I am looking for some docs and/or examples for the new JSON functions in PostgreSQL 9.2.
Specifically, given a series of JSON records:
[
{name: "Toby", occupation: "Software Engineer"},
{name: "Zaphod", occupation: "Galactic President"}
]
How would I write the SQL to find a record by name?
In vanilla SQL:
SELECT * from json_data WHERE "name" = "Toby"
The official dev manual is quite sparse:
http://www.postgresql.org/docs/devel/static/datatype-json.html
http://www.postgresql.org/docs/devel/static/functions-json.html
Update I
I've put together a gist detailing what is currently possible with PostgreSQL 9.2.
Using some custom functions, it is possible to do things like:
SELECT id, json_string(data,'name') FROM things
WHERE json_string(data,'name') LIKE 'G%';
Update II
I've now moved my JSON functions into their own project:
PostSQL - a set of functions for transforming PostgreSQL and PL/v8 into a totally awesome JSON document store

Postgres 9.2
I quote Andrew Dunstan on the pgsql-hackers list:
At some stage there will possibly be some json-processing (as opposed
to json-producing) functions, but not in 9.2.
Doesn't prevent him from providing an example implementation in PLV8 that should solve your problem. (Link is dead now, see modern PLV8 instead.)
Postgres 9.3
Offers an arsenal of new functions and operators to add "json-processing".
The manual on new JSON functionality.
The Postgres Wiki on new features in pg 9.3.
The answer to the original question in Postgres 9.3:
SELECT *
FROM json_array_elements(
'[{"name": "Toby", "occupation": "Software Engineer"},
{"name": "Zaphod", "occupation": "Galactic President"} ]'
) AS elem
WHERE elem->>'name' = 'Toby';
Advanced example:
Query combinations with nested array of records in JSON datatype
For bigger tables you may want to add an expression index to increase performance:
Index for finding an element in a JSON array
Postgres 9.4
Adds jsonb (b for "binary", values are stored as native Postgres types) and yet more functionality for both types.
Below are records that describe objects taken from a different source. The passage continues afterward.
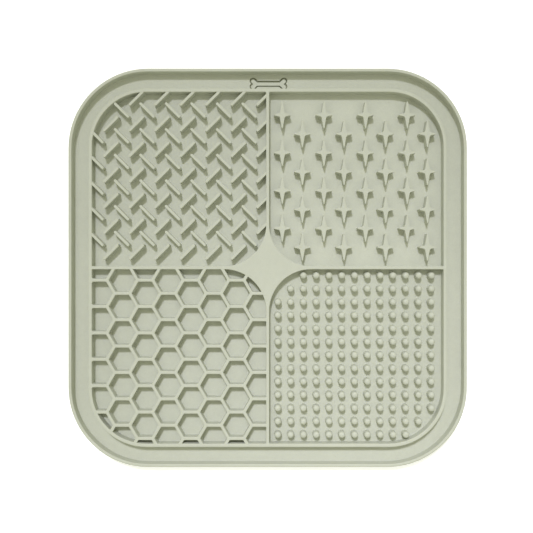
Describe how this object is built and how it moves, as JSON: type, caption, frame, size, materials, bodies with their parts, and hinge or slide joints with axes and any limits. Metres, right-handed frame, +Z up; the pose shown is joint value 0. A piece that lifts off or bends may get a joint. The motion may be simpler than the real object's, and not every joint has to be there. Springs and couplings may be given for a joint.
{
  "type": "lick mat",
  "caption": "Flat square silicone mat with a raised lip, a channel and textured compartments, spread with soft food for a pet to lick out.",
  "frame": {"origin": "middle of the flat underside, on the surface that the mat lies on", "axes": "+Z up through the mat's thickness, +Y towards the edge with the bone mark in its channel, +X to the right seen from above with that edge at the top"},
  "size_m": [0.2, 0.2, 0.007],
  "materials": {
    "silicone": "soft matt sage green silicone"
  },
  "bodies": {
    "root": {"lick_mat": "silicone"}
  },
  "joints": []
}
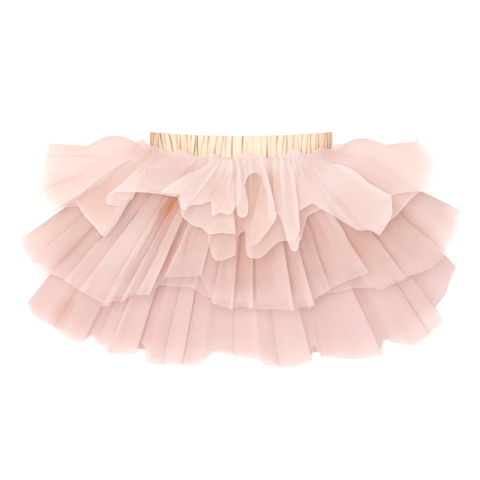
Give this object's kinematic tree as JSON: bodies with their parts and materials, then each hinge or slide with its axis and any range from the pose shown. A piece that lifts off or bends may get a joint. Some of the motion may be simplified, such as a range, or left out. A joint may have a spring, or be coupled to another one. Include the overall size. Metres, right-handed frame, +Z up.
{
  "type": "tutu skirt",
  "caption": "Child's tutu skirt laid flat: gathered satin waistband with three fanned tiers of soft tulle ruffles, each longer than the one above it.",
  "frame": {"origin": "middle of the skirt's outline, on the surface that it lies on", "axes": "+X towards the wearer's left side, across the skirt; +Y from the hems towards the waist; +Z up from the surface, out of the skirt's front"},
  "size_m": [0.485, 0.2574, 0.0661],
  "materials": {
    "satin": "peach satin casing over elastic, soft sheen",
    "tulle_top": "sheer pale pink tulle, soft and matt",
    "tulle_middle": "sheer pink tulle, soft and matt",
    "tulle_bottom": "sheer dusty pink tulle, soft and matt"
  },
  "bodies": {
    "root": {"waistband": "satin", "top_tier_front": "tulle_top", "top_tier_back": "tulle_top", "middle_tier_front": "tulle_middle", "middle_tier_back": "tulle_middle", "bottom_tier_front": "tulle_bottom", "bottom_tier_back": "tulle_bottom"}
  },
  "joints": []
}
In addition to expression indexes mentioned above, jsonb also supports GIN, btree and hash indexes, GIN being the most potent of these.
The manual on json and jsonb data types and functions.
The Postgres Wiki on JSONB in pg 9.4
The manual goes as far as suggesting:
In general, most applications should prefer to store JSON data as
jsonb, unless there are quite specialized needs, such as legacy
assumptions about ordering of object keys.
Bold emphasis mine.
Performance benefits from general improvements to GIN indexes.
Postgres 9.5
Complete jsonb functions and operators. Add more functions to manipulate jsonb in place and for display.
Major good news in the release notes of Postgres 9.5.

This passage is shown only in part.